There are tons of interesting stories from the old days of farm equipment manufacturing. One, from the 1930s, involves the Oliver Farm Equipment Company and the Russian Communist government and is told by Elmer Baker, Jr. in his Reflections column in the Oct. 21, 1963 issue of Implement & Tractor magazine. Baker (1889 to 1964) had been associated with farm equipment all his life and was for many years editor of Implement & Tractor. I’ve edited the column somewhat since Baker did have a tendency to get wordy at times.

He wrote:
“Right after World War I, the Kerensky regime in Russia was succeeded by the Communists. For survival they had to restore a war-devastated agriculture, so without objection from the U.S., the Russians set up (in 1924) a buying organization in New York City known as the Amtorg Trading Corporation.

“The Reflector had a number of visits from one of their planning men. He talked to you up close like a soul-burning prophet. Unfortunately he had the second most unendurable case of halitosis the Reflector has ever had to endure.

“Well, this Russian insisted that everything they had to plan and build must always be bigger than anything before attempted. At this stage the Russian government embarked on a program of greatly increased wheat production. They had to have more bread. So Amtorg was instructed to buy in the U.S. the largest number of combines ever purchased, before or since, in a single transaction, plus a fleet of big tractors to pull the combines.

“Again my Russian contact showed up and wanted quickly a preview of the American combine and tractor field, what were the biggest units produced, and by whom. Fortunately the Tractor & Field Book showed that information set down in specifications.

“Oliver Farm Equipment Co. in its Nichols & Shepard division at Battle Creek, Mich., was then producing the largest prairie-type combine in North America. It was the Model F, with a 28-inch wide spike cylinder and a 48-inch separator rear (available as a 16 or 20 foot cut).

“Marvelously, with instinctive foresight, Oliver tractor engineers, in designing a line of vertical cylinder tractors to succeed the incomparable horizontal Hart-Parrs, had one big baby in the line-the 28-44 (introduced in 1930)-with an Oliver designed and Waukesha built four cylinder 4 3/4 x 6 1/2 vertical engine developing just under 50 hp at its Nebraska test. This was Oliver’s answer to the International 15-30 and the Allis-Chalmers Model E, developing slightly under 45 hp.

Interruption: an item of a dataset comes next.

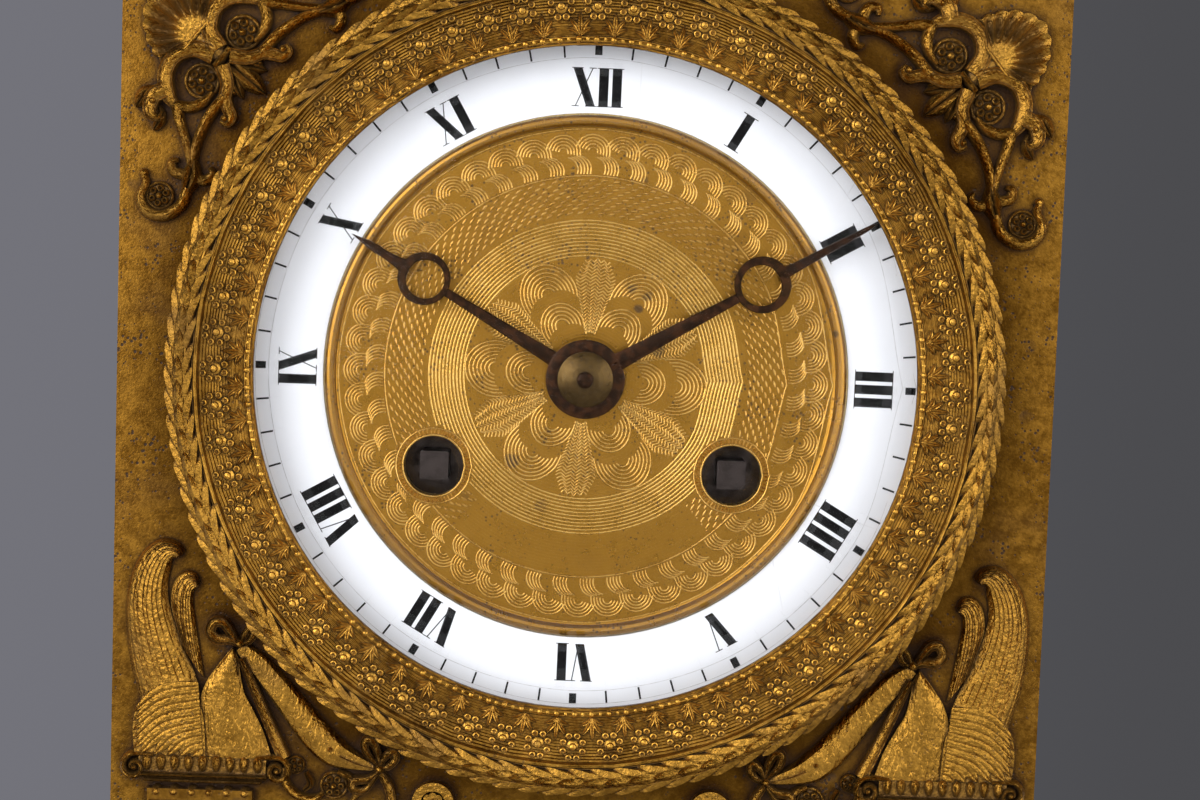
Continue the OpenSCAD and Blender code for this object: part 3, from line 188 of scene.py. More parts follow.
def smooth_line(points, count):
    """A smooth line of count points through the given points."""
    points = [Vector(p) for p in points]
    ends = [2 * points[0] - points[1]] + points + [2 * points[-1] - points[-2]]
    line = []
    for i in range(count):
        at = i * (len(points) - 1) / (count - 1)
        k = min(int(at), len(points) - 2)
        t = at - k
        a, b, c, d = ends[k:k + 4]
        line.append(0.5 * (2 * b + (c - a) * t + (2 * a - 5 * b + 4 * c - d) * t ** 2
                           + (3 * b - a - 3 * c + d) * t ** 3))
    return line


def between(values, t):
    """The value at t, from 0 to 1, along a list of numbers, or the one number given."""
    if not isinstance(values, (list, tuple)):
        return values
    at = t * (len(values) - 1)
    k = min(int(at), len(values) - 2)
    return values[k] + (values[k + 1] - values[k]) * (at - k)


def polar(r, a, x=0, up=0):
    """The point at a radius and an angle from a middle."""
    return x + r * math.cos(a), up + r * math.sin(a)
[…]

“So by unplanned eventuality, Oliver was all set to land the big Russian order for fleets of Model F combines and 28-44 tractors. No other producer had anything so big.”

George Bird

We now cut from Elmer Baker to George Bird who was in charge of tractor engine manufacture at Charles City, Iowa, and whose personal reminiscences were published in The Tractor Builders by John D. Culbertson.

He wrote that the tractor plant had one week notice (during August, 1930) to get the as yet unbuilt 28-44 ready for viewing by a Russian delegation. Even though they had not yet received all the jigs and fixtures needed, they managed, by dint of working day and night, to get a prototype engine on the dynamometer by the Saturday night before the Monday showing. During the night the engine was installed in the tractor chassis which had been hurriedly built the week before under the same rush conditions.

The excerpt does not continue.